As the Watergate case slowly built, Redford noted two particularly interesting reporters among those plugging away at the story. When he read brief biographies of Woodward and Bernstein he was fascinated by the odd-couple quality of their pairing—a Wasp and a Jew, one cool and controlled, the other more voluble and volatile. Characteristically—he is a man much more interested in people than in ideas—"that was the first time I saw the potential film." He adds: "I remember thinking, 'This is very interesting, a study in opposing characters and how they work together.' I'm really fascinated by how people do things."
But it was when the Woodstein team appeared to be doing things wrong that Redford got in touch with them. The Post had claimed that H.R. Haldeman had been named in grand jury testimony as one of the controllers of the Watergate dirty-tricks fund. He had not been named before the grand jury, thus allowing the White House to cast doubt on the accuracy of everything Woodward and Bernstein had reported. "I wanted to see them when they had bottomed out," says Redford. "People who take wild shots and miss interest me."

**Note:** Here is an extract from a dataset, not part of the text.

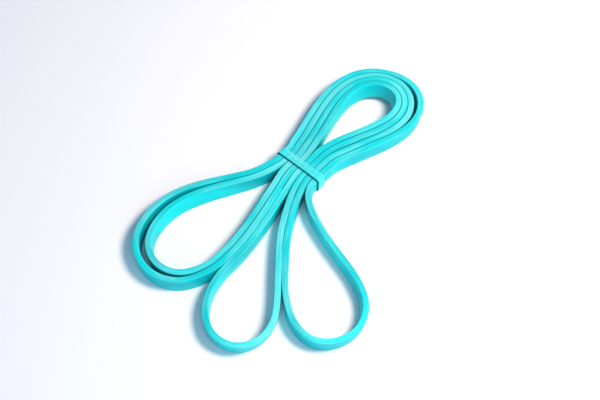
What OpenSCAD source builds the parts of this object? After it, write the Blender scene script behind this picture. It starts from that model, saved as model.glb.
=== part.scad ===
// Loop resistance band, folded into eight side-by-side strands and tied at the
// waist by a small keeper loop. The band stands on edge. The origin is on the
// rest surface, under the middle of the keeper; +Y runs along the bundle
// towards the nested head loops, +X to the right, +Z up.
// The band is one closed loop: head turn 1 - left outer - head turn 4 - middle -
// head turn 3 - left inner - head turn 2 - right - and back to head turn 1.

/* [Band] */
// Thickness of the latex band
band_t = 4.5; // [3.5:0.1:6.5]
// Width of the band, which is its height as it stands on edge
band_w = 12; // [8:0.5:22]
// Room between two strands that lie side by side
strand_gap = 0.2; // [0.1:0.05:0.5]

/* [Keeper] */
// Width of the keeper along the bundle
keeper_w = 7; // [4:0.5:15]
// Wall of the keeper
keeper_t = 0.9; // [0.6:0.1:2]
// Room between the keeper and the strands
keeper_gap = 0.2; // [0.1:0.05:0.5]
// How far the keeper slides each way
keeper_travel = 2.5; // [0:0.5:5]
// Outer corner radius of the keeper
keeper_r = 2; // [1:0.1:3]

/* [Loops] */
// Reach of the head loop's inner turn from the waist
head_reach = 89; // [70:1:140]
// Reach of the left loop's inner turn from the waist
left_reach = 127; // [100:1:170]
// Reach of the middle loop from the waist
middle_reach = 149; // [120:1:190]
// Reach of the right loop from the waist
right_reach = 141; // [110:1:180]
// Slack of the outermost head turn at its widest
head_slack = 2.6; // [0:0.2:6]
// Slack of the two outer head turns on the right leg, at its widest
leg_slack = 0.7; // [0:0.1:2]
// Slack of the left loop's outer turn at its widest
left_slack = 4.1; // [0:0.1:8]

/* [Joints] */
// Gap on each bending line between the tied waist and a loop
flex_gap = 0.4; // [0.2:0.1:1]
// Straight strand left beyond the keeper's travel
waist_spare = 0.3; // [0.2:0.1:2]

/* [Hidden] */

strands = 8;
head_turns = 4;
pitch = band_t + strand_gap;
waist_half = keeper_w / 2 + keeper_travel + waist_spare;
bundle_w = (strands - 1) * pitch + band_t;
keeper_in_r = 0.4;
relief_h = keeper_t + keeper_gap;
relief_run = 14;
relief_end = waist_half + relief_run;
flex_spare = 4;
curve_steps = 6;
relax_passes = 3;
waist_points = 18;
round_fn = 96;
corner_fn = 48;
tall = 100;
far = 400;
below = 2;
latex = [0.16, 0.85, 0.86];
latex_deep = [0.10, 0.78, 0.80];

// Place of strand i (1 to 8) across the waist
function strand_x(i) = (i - (strands + 1) / 2) * pitch;

// Outlines as hand-set points: x from the strand that the outline starts on,
// y from the middle of the waist.
// Line where the left loop and the middle loop lie together, from x = 0
seam_left = [[0.8, -13], [2.9, -22], [5.9, -36], [9.2, -51], [11.8, -67], [13.2, -84], [13.1, -94]];
// Line where the middle loop and the right loop lie together, from two strands over
seam_right = [[0.8, -12], [3.2, -20], [9.5, -34], [18.5, -50], [30, -65], [41.5, -79]];
// Left loop's inner turn, from strand 2
left_points = [[-1, -13], [-5, -26], [-14, -42], [-24.5, -60], [-32, -79], [-33, -98],
    [-26, -116.5], [-10.5, -125], [5, -121.2], [13.8, -109.5]];
// Middle loop, from strand 5
middle_points = [[13.9, -104], [18, -119], [28.3, -133.3], [43.3, -140.3], [58.4, -136.2],
    [66.4, -123.2], [65.2, -107.8], [57.5, -94]];
// Right loop, from strand 7, and its way home to strand 8
right_points = [[53, -89], [67.5, -98], [84.5, -99.5], [97.9, -88.6], [101.8, -72.2], [94, -56],
    [75.8, -44.5], [51.8, -36.7], [30.8, -29.2]];
right_home = [[9.3, -20.5], [1.9, -13]];
// Head loop's inner turn, from strand 4, and its way home to strand 5
head_points = [[-1.5, 17], [-5.5, 34], [-9.5, 52], [-10, 68], [-5, 81], [4.5, 88], [15, 88],
    [21.8, 81.5], [23.3, 72], [20.5, 61], [14, 46]];
head_home = [[2.5, 30], [-0.5, 17]];
// Where a slack turn stands off its neighbour, as shares of its length: start, widest and end
head_slack_span = [0.44, 0.58, 0.72];
leg_slack_span = [0.72, 0.84, 0.96];
left_slack_span = [0.08, 0.42, 0.68];

// ---- curve functions ----
function unit(v) = v / norm(v);
function left_of(v) = [-v.y, v.x];
function last(list) = list[len(list) - 1];
function flip(list) = [for (i = [len(list) - 1:-1:0]) list[i]];
function tail(list) = [for (i = [1:1:len(list) - 1]) list[i]];
function ease(u) = let (c = min(1, max(0, u))) c * c * (3 - 2 * c);

// Growth that brings the farthest point to the wanted reach
function growth(points, x0, reach) = reach / max([for (p = points) norm([p.x + x0, p.y])]);
function grown(points, x0, k) = [for (p = points) [p.x * k + x0, p.y * k]];

// Direction at knot i: that of the circle through it and its neighbours
function knot_dir(k, i, first, end) =
    i == 0 ? first :
    i == len(k) - 1 ? (is_undef(end) ? unit(k[i] - k[i - 1]) : end) :
    let (a = k[i] - k[i - 1], b = k[i + 1] - k[i])
    unit(a / norm(a) * norm(b) + b / norm(b) * norm(a));

function bend(p, q, u, v, s) =
    let (c = norm(q - p))
    (2 * s ^ 3 - 3 * s ^ 2 + 1) * p + (s ^ 3 - 2 * s ^ 2 + s) * c * u
    + (3 * s ^ 2 - 2 * s ^ 3) * q + (s ^ 3 - s ^ 2) * c * v;

// Smooth curve through the knots, which leaves along first and arrives along end
function curve(k, first, end = undef) = relax([
    for (i = [0:len(k) - 2], j = [0:curve_steps - 1])
        bend(k[i], k[i + 1], knot_dir(k, i, first, end), knot_dir(k, i + 1, first, end), j / curve_steps),
    last(k)
], relax_passes);

// Rubber evens out its bends: each point moves towards its neighbours
function relax(p, n) = n == 0 ? p : relax([
    for (i = [0:len(p) - 1]) i == 0 || i == len(p) - 1 ? p[i] : (p[i - 1] + 2 * p[i] + p[i + 1]) / 4
], n - 1);

function dir_at(p, i) = unit(p[min(i + 1, len(p) - 1)] - p[max(i - 1, 0)]);
function beside(p, d) = [for (i = [0:len(p) - 1]) p[i] + d * left_of(dir_at(p, i))];
function step(p, i) = norm(p[min(i + 1, len(p) - 1)] - p[i]);
// Length of the route up to each of its points
function runs(p) = [for (i = 0, s = 0; i < len(p); s = s + step(p, i), i = i + 1) s];

// A bump from 0 to 1 and back, along the share f of a route: span is its start, peak and end
function bump(f, span) =
    f < span[1] ? ease((f - span[0]) / (span[1] - span[0])) : ease((span[2] - f) / (span[2] - span[1]));

// A turn that lies d beside p, and slack more over the span
function outside(p, d, slack, span) =
    let (s = runs(p))
    [for (i = [0:len(p) - 1])
        p[i] + (d + slack * bump(s[i] / last(s), span)) * left_of(dir_at(p, i))];

// ---- routes of the band's centre line ----
forward = [0, 1];
back = [0, -1];
head_k = growth(head_points, strand_x(4), head_reach);
left_k = growth(left_points, strand_x(2), left_reach);
middle_k = growth(middle_points, strand_x(5), middle_reach);
right_k = growth(right_points, strand_x(7), right_reach);

seam_left_line = curve(concat([[0, -waist_half]], grown(seam_left, 0, min(left_k, middle_k))), back);
seam_right_line = curve(
    concat([[2 * pitch, -waist_half]], grown(seam_right, 2 * pitch, min(middle_k, right_k))), back);
seam_left_end = dir_at(seam_left_line, len(seam_left_line) - 1);
seam_right_end = dir_at(seam_right_line, len(seam_right_line) - 1);

head_inner = curve(concat([[strand_x(4), waist_half]], grown(head_points, strand_x(4), head_k),
    grown(head_home, strand_x(5), head_k), [[strand_x(5), waist_half]]), forward, back);
head_middle = outside(head_inner, 2 * pitch, leg_slack, leg_slack_span);
function head_route(turn) =
    turn == 1 ? outside(head_middle, pitch, head_slack, head_slack_span) :
    turn == 2 ? head_middle :
    outside(head_inner, (head_turns - turn) * pitch, 0, head_slack_span);

left_leg = beside(seam_left_line, -1.5 * pitch);
left_inner = concat(
    curve(concat([[strand_x(2), -waist_half]], grown(left_points, strand_x(2), left_k), [last(left_leg)]),
        back, -seam_left_end),
    tail(flip(left_leg)));
left_outer = outside(left_inner, -pitch, -left_slack, left_slack_span);

middle_left_leg = beside(seam_left_line, pitch / 2);
middle_right_leg = beside(seam_right_line, -pitch / 2);
middle_route = concat(
    middle_left_leg,
    tail(curve(concat([last(middle_left_leg)], grown(middle_points, strand_x(5), middle_k),
        [last(middle_right_leg)]), seam_left_end, -seam_right_end)),
    tail(flip(middle_right_leg)));

right_left_leg = beside(seam_right_line, pitch / 2);
right_route = concat(
    right_left_leg,
    tail(curve(concat([last(right_left_leg)], grown(right_points, strand_x(7), right_k),
        grown(right_home, strand_x(8), right_k), [[strand_x(8), -waist_half]]),
        seam_right_end, forward)));

// ---- building blocks ----
// Flat ribbon of the band's thickness along a route
module ribbon(route) {
    polygon(concat(beside(route, band_t / 2), flip(beside(route, -band_t / 2))));
}

module standing_band(route) {
    difference() {
        linear_extrude(height = band_w) ribbon(route);
        keeper_relief();
    }
}

// The strands rise over the keeper's lower run
module keeper_relief() {
    translate([-far / 2, 0, 0]) rotate([90, 0, 90])
        linear_extrude(height = far)
            polygon([[-relief_end, -below], [-relief_end, 0], [-waist_half, relief_h],
                [waist_half, relief_h], [relief_end, 0], [relief_end, -below]]);
}

// Radius of the bending line of loops that n strands run into
function flex_r(n) = norm([n * pitch / 2, waist_half + flex_spare]);

// The disc that the waist keeps: a loop turns about its middle
module flex_disc(x, n, extra) {
    translate([x, 0, -below]) cylinder(h = tall, r = flex_r(n) + extra, $fn = round_fn);
}

module loop_band(route, x, n, tint) {
    color(tint) difference() {
        standing_band(route);
        flex_disc(x, n, flex_gap);
    }
}

// The tail loops bend in two groups, about the middle of the left strands and of the right ones
tail_n = strands / 2;
function tail_x(i) = i <= tail_n ? strand_x((tail_n + 1) / 2) : strand_x(tail_n + (tail_n + 1) / 2);

// Route of strand i through the waist, from the tail loop to the head turn
function tail_route(i) = i == 1 ? left_outer : i == 2 ? left_inner : i == 3 ? flip(left_inner) :
    i == 4 ? flip(left_outer) : i == 5 ? middle_route : i == 6 ? flip(middle_route) :
    i == 7 ? right_route : flip(right_route);
function head_side(i) = i <= head_turns ? head_route(i) : flip(head_route(strands + 1 - i));
function first_of(list, n) = [for (i = [0:n - 1]) list[i]];

// The half of a disc on one side of the waist's middle line
module half_disc(x, n, side) {
    intersection() {
        flex_disc(x, n, 0);
        translate([-far / 2, side > 0 ? 0 : -far, -below]) cube([far, far, tall]);
    }
}

module waist_strand(i) {
    route = concat(flip(first_of(tail_route(i), waist_points)), first_of(head_side(i), waist_points));
    color(i % 2 == 0 ? latex : latex_deep) intersection() {
        standing_band(route);
        union() {
            half_disc(0, strands, 1);
            half_disc(tail_x(i), tail_n, -1);
        }
    }
}

module round_rect(w, h, r) {
    translate([-w / 2 + r, 0]) square([w - 2 * r, h]);
    translate([-w / 2, r]) square([w, h - 2 * r]);
    for (sx = [-1, 1], sy = [0, 1])
        translate([sx * (w / 2 - r), sy == 0 ? r : h - r]) circle(r = r, $fn = corner_fn);
}

module keeper() {
    in_w = bundle_w + 2 * keeper_gap;
    in_h = band_w - relief_h + 2 * keeper_gap;
    color([0.22, 0.88, 0.90])
        translate([0, keeper_w / 2, 0]) rotate([90, 0, 0])
            linear_extrude(height = keeper_w)
                difference() {
                    round_rect(in_w + 2 * keeper_t, in_h + 2 * keeper_t, keeper_r);
                    translate([0, keeper_t]) round_rect(in_w, in_h, keeper_in_r);
                }
}

module head_turn(turn) {
    loop_band(head_route(turn), 0, strands, turn % 2 == 0 ? latex : latex_deep);
}

module left_loop_outer() {
    loop_band(left_outer, tail_x(1), tail_n, latex_deep);
}

module left_loop_inner() {
    loop_band(left_inner, tail_x(1), tail_n, latex);
}

module middle_loop() {
    loop_band(middle_route, tail_x(strands), tail_n, latex_deep);
}

module right_loop() {
    loop_band(right_route, tail_x(strands), tail_n, latex);
}

for (i = [1:strands])
    waist_strand(i);
for (turn = [1:head_turns])
    head_turn(turn);
left_loop_outer();
left_loop_inner();
middle_loop();
right_loop();
keeper();
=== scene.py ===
# Loop resistance band, folded into a bundle and tied by its keeper.
# Metres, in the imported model's frame: origin under the keeper, +Y towards the head loops, +Z up.
import math

import bmesh
import bpy
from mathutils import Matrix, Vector


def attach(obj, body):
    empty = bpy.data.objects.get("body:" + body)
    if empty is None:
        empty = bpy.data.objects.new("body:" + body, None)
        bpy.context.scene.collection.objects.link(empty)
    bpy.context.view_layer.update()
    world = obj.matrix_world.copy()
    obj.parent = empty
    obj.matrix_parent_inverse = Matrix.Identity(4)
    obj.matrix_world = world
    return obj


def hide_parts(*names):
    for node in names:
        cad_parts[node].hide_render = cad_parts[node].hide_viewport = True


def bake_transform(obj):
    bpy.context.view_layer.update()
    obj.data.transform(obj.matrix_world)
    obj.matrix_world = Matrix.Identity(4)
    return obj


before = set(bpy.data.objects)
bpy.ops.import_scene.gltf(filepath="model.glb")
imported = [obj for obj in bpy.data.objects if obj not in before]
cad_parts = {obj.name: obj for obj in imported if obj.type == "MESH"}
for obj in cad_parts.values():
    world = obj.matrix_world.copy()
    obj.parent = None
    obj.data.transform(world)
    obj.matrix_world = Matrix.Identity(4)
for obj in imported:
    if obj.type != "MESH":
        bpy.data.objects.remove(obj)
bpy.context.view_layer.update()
mm = 0.001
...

The fact that Woodward and Bernstein interested him most when they looked most as if they were going to be losers is an expression of Redford's truest—or at least oldest—self. Approaching 40, he may currently be the world's ranking movie star. He, his wife Lola and their three children jet back and forth between their Fifth Avenue apartment and their retreat outside Provo, Utah, near the ski resort he owns and where he revels in his role as conservationist and spokesman for various good causes.

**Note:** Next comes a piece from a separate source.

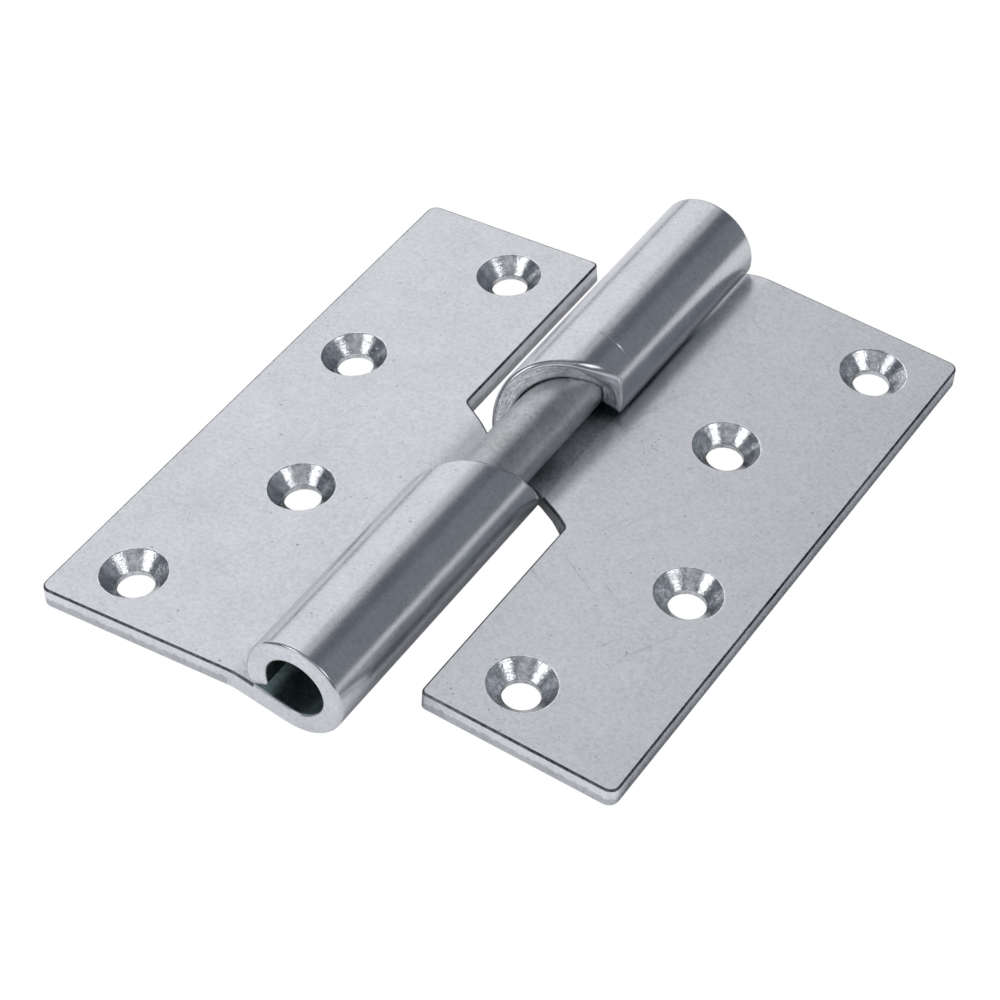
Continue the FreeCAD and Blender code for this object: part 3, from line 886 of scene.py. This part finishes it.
# %% Finishes of the flat leaf and the pin
zinc = (0.640, 0.650, 0.678)
face = plated("zinc_face", (0.715, 0.722, 0.748), 0.42, cloud=0.105, grain=0.17, specks=0.35, bump=0.3)
plated_face = finish_off(face)
bar = plated("pin_plate", (0.54, 0.55, 0.565), 0.40, cloud=0.22, grain=0.22, specks=0.3, bump=0.4)
pin_plate = finish_off(bar)
# The very dark rim tint is a painted shade line along the leaf's rounded top edge.
rim_painted_shade = plated("dark_rim", (0.13, 0.135, 0.15), 0.35, cloud=0.9, grain=0.9, bump=0.3)
dark_rim = finish_off(rim_painted_shade)
# Inside the roll: a teal tint darkened by painted shade; where the roll lies open between the knuckles it
# steps to a plain zinc colour.
teal_with_shade = Vector((0.22, 0.295, 0.295))
inside_roll = plated("zinc_bore", teal_with_shade, 0.42, cloud=0.25, grain=0.4, specks=0.5, bump=0.5)
along_pin = add(inside_roll["tree"], "ShaderNodeSeparateXYZ", {0: inside_roll["place"]}).outputs["Y"]
mouth = -crest + leaf_shift / 2
from_middle = maths(inside_roll["tree"], "ABSOLUTE", along_pin)
open_to_light = ramp_between(inside_roll["tree"], from_middle, mouth - 1.5 * MM, mouth + 0.5 * MM, 1.0, 0.0)
unshaded_step = Vector((0.60, 0.61, 0.63)) - teal_with_shade
inside_roll["tint"] = add(inside_roll["tree"], "ShaderNodeVectorMath", {
    0: unshaded_step, 1: open_to_light, 2: teal_with_shade}, operation="MULTIPLY_ADD").outputs[0]
bore = finish_off(inside_roll)

# %% [markdown]
# ## The rolled knuckle
#
# The rolling die leaves the outside of the knuckle brighter than the leaf, so its reflections are
# sharper. Fine drag lines run round it, and they comb out the edges of the reflections. Slow waves
# in the metal make the thin reflections wander a little. One score, left when the hinge was put
# together, runs part of the way round the upper knuckle near its ramp: its groove is a bump, and a
# painted highlight brightens it.

# %% Finish of the knuckle
roll = plated("zinc_roll", zinc, 0.235, cloud=0.07, grain=0.13, specks=0.5, bump=0.5, spread=0.03)
drag = noise(roll["tree"], stretched(roll["tree"], roll["place"], (330, 2600, 330)), 1.0, 3)
add_to(roll, "height", drag, 3.0)
add_to(roll, "shade", drag, 0.16)
add_to(roll, "height", noise(roll["tree"], roll["place"], 170, 1), 18.0)
score_y = 20.9 * MM
tree = roll["tree"]
spot = add(tree, "ShaderNodeSeparateXYZ", {0: roll["place"]}).outputs
waver = maths(tree, "MULTIPLY_ADD", noise(tree, roll["place"], 300, 1), 0.6 * MM, -0.3 * MM)
off_line = maths(tree, "ADD", maths(tree, "SUBTRACT", spot["Y"], score_y), waver)
on_line = ramp_between(tree, maths(tree, "ABSOLUTE", off_line), 0.05 * MM, 0.22 * MM, 1.0, 0.0)
upper = ramp_between(tree, spot["Z"], pin_height + 4.8 * MM, pin_height + 6.2 * MM)
right = ramp_between(tree, spot["X"], 0.8 * MM, 2.0 * MM)
score_and_highlight = maths(tree, "MULTIPLY", on_line, maths(tree, "MULTIPLY", upper, right))
add_to(roll, "height", score_and_highlight, -30.0, 0.0)
# Painted highlight along the score: its shade is raised.
add_to(roll, "shade", score_and_highlight, 0.35, 0.0)
plated_roll = finish_off(roll, 0.004 * MM)

# %% [markdown]
# ## The cut faces
#
# A shear cuts cleanly through the first half of the strip and tears the rest, so the edge has a
# clean band and a duller torn one, with a ragged line between them. The knuckle's free end is
# cleaner. The countersinks show the chatter of the drill as bright and dark sectors. The ramp is
# scored, because the two knuckles ride on each other there; its very bright tint and bright streaks
# are painted highlights on those scores.

# %% Finishes of the cut faces
edge = plated("sheared_edge", (0.74, 0.755, 0.79), 0.32, cloud=0.12, grain=0.15, bump=0.4)
torn = tool_streaks(edge, 1.1, 0.8)
marks = add(edge["tree"], "ShaderNodeUVMap", uv_map="tool_marks").outputs[0]
band = add(edge["tree"], "ShaderNodeSeparateXYZ", {0: marks}).outputs["Y"]
ragged = maths(edge["tree"], "SUBTRACT", torn, 0.5)
band = maths(edge["tree"], "MULTIPLY_ADD", ragged, 0.5, band)
torn_part = ramp_between(edge["tree"], band, 0.45, 0.62)
add_to(edge, "shade", torn_part, -0.28, 0.0)
add_to(edge, "rough", torn_part, 0.15, 0.0)
add_to(edge, "height", tool_streaks(edge, 5, 0.6), 2.0)
sheared_edge = finish_off(edge)

end = plated("knuckle_end", (0.70, 0.713, 0.745), 0.36, cloud=0.1, grain=0.2, specks=0.4, bump=0.4)
clean_end = finish_off(end)

sink = plated("countersink", (0.76, 0.78, 0.80), 0.15, cloud=0.1, grain=0.4, specks=0.5, bump=0.6)
chatter = tool_streaks(sink, 17, 1.0)
add_to(sink, "height", chatter, 5.0)
add_to(sink, "height", tool_streaks(sink, 9, 30), 1.5)
add_to(sink, "shade", tool_streaks(sink, 11, 2.5, 3), 1.3)
sink_cut = finish_off(sink, 0.02 * MM)

# The ramp's bright tint and bright streaks are painted highlights over its real scores.
ramp_scores_and_highlights = plated("ramp_end", (0.90, 0.92, 0.94), 0.22, cloud=0.2, grain=0.3, specks=0.4, bump=0.8)
add_to(ramp_scores_and_highlights, "height", tool_streaks(ramp_scores_and_highlights, 0.35, 7, 3), 5.0)
add_to(ramp_scores_and_highlights, "shade", tool_streaks(ramp_scores_and_highlights, 0.5, 6, 3), 1.3)
ramp_end = finish_off(ramp_scores_and_highlights, 0.03 * MM)

# %% [markdown]
# ## Making the three pieces
#
# The rolling tree is built last, because it hands out the finishes. They are listed in the order of
# the finish numbers. Both leaves use the same tree.

# %% The three pieces
finishes = [plated_face, plated_roll, sheared_edge, sink_cut, ramp_end, bore, dark_rim, clean_end]
rolling = rolling_tree(finishes)
pieces = {}
for seed, name in enumerate(("frame_leaf", "door_leaf"), start=1):
    pieces[name] = build_leaf(name, seed, rolling)
pieces["hinge_pin"] = build_pin("pin_bar", pin_plate)

# %% [markdown]
# ## Floor and light
#
# Metal shows what stands round it, so the lamps are placed by what they should look like in the
# knuckle. A large softbox behind and to the left makes the broad band along its top and lights both
# leaves. Two smaller ones, at the front left and at the right, are seen only in the countersinks. The
# rest of the room is dim and a little blue. The floor is plain white; a lamp that metal can't see
# keeps it bright.

# %% Floor and light
def area_light(name, direction, distance, width, height, brightness, colour=(1, 1, 1)):
    """A rectangular lamp that faces the hinge; brightness is how bright it looks, white being 1."""
    data = bpy.data.lights.new(name, "AREA")
    data.shape = "RECTANGLE"
    data.size = width
    data.size_y = height
    data.energy = brightness * math.pi * width * height
    data.color = colour
    light = bpy.data.objects.new(name, data)
    bpy.context.collection.objects.link(light)
    light.location = Vector(direction).normalized() * distance
    light.rotation_mode = "QUATERNION"
    light.rotation_quaternion = aim(light.location, Vector((0, 0, 0)))
    return light


def overhead_panel(name, low, high, near, far, brightness, colour=(1, 1, 1)):
    """A panel seen between two angles round the pin, 0 being right and 90 straight up."""
    middle = math.radians((low + high) / 2)
    distance = 1.0
    width = 2 * distance * math.tan(math.radians(high - low) / 2)
    light = area_light(name, (1, 0, 0), distance, width, far - near, brightness, colour)
    light.location = (distance * math.cos(middle), (near + far) / 2, distance * math.sin(middle))
    light.rotation_mode = "XYZ"
    light.rotation_euler = (0, math.pi / 2 - middle, 0)
    return light


overhead_panel("main_softbox", 101, 172, 0.0, 1.6, 0.84)
overhead_panel("softbox_edge", 84, 101, 0.0, 1.6, 0.45)
overhead_panel("right_wall", 9, 56, 0.2, 1.4, 0.085, (0.9, 0.97, 1.0))
area_light("front_left_softbox", (-0.38, -0.69, 0.6), 1.2, 0.5, 0.5, 1.9)
area_light("right_softbox", (0.77, -0.06, 0.635), 1.2, 0.5, 0.5, 1.9)
area_light("front_fill", (0.33, -0.63, 0.72), 1.3, 0.9, 0.9, 0.3)
area_light("front_card", (0.1, -0.99, 0.12), 1.3, 1.6, 0.3, 1.05)

wash_data = bpy.data.lights.new("floor_wash", "SUN")
wash_data.energy = 2.8
wash_data.angle = math.radians(40)
wash = bpy.data.objects.new("floor_wash", wash_data)
bpy.context.collection.objects.link(wash)
wash.rotation_mode = "QUATERNION"
wash.rotation_quaternion = aim(Vector((-0.48, -0.74, 0.64)), Vector((0, 0, 0)))
wash.visible_glossy = False

world = bpy.data.worlds.new("studio")
bpy.context.scene.world = world
world.use_nodes = True
world.node_tree.nodes["Background"].inputs["Color"].default_value = (0.135, 0.147, 0.17, 1)
world.node_tree.nodes["Background"].inputs["Strength"].default_value = 1.0

floor_half = 3.0
floor_mesh = bpy.data.meshes.new("floor")
floor_corners = [(-floor_half, -floor_half, 0), (floor_half, -floor_half, 0)]
floor_corners += [(floor_half, floor_half, 0), (-floor_half, floor_half, 0)]
floor_mesh.from_pydata(floor_corners, [], [(0, 1, 2, 3)])
floor = bpy.data.objects.new("floor", floor_mesh)
bpy.context.collection.objects.link(floor)
floor_paint = bpy.data.materials.new("floor_paint")
floor_paint.use_nodes = True
floor_tree = floor_paint.node_tree
floor_shader = floor_tree.nodes["Principled BSDF"]
floor_shader.inputs["Base Color"].default_value = (0.85, 0.85, 0.85, 1)
floor_shader.inputs["Roughness"].default_value = 0.9
floor_shader.inputs["Specular IOR Level"].default_value = 0.0
floor_glow = add(floor_tree, "ShaderNodeEmission", {"Color": (1, 1, 1, 1), "Strength": 1.0})
floor_mix = add(floor_tree, "ShaderNodeMixShader", {
    0: add(floor_tree, "ShaderNodeLightPath").outputs["Is Camera Ray"],
    1: floor_shader.outputs[0], 2: floor_glow.outputs[0]})
floor_tree.links.new(floor_mix.outputs[0], floor_tree.nodes["Material Output"].inputs["Surface"])
floor_mesh.materials.append(floor_paint)
bpy.context.scene.view_settings.view_transform = "Standard"

# %% [markdown]
# ## Handing over
#
# Each piece moves with the body of its own name and takes the place of the plain piece there. The
# finished hinge has to stay inside the size of the plain one.

# %% Hand the pieces to the frame
for name, slot in (("frame_leaf", "zinc_leaf"), ("door_leaf", "zinc_leaf"), ("hinge_pin", "zinc_pin")):
    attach(pieces[name], name)
    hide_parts(name)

But it was not always that way. Los Angeles-born and middle-class bred, Redford was a college dropout and, for a time, a quick takeoff artist, bombing the interstates and bumming his way around Europe, vaguely thinking of becoming an artist. Some of his friends were convinced that he would never find himself, would wind up a loser, and Redford remains fascinated by the type. Since Woodward and Bernstein could possibly be seen as anti-Establishment goads, that also probably drew him to them. In short, he may have become a Goliath in his trade, but his heart belongs to the Davids.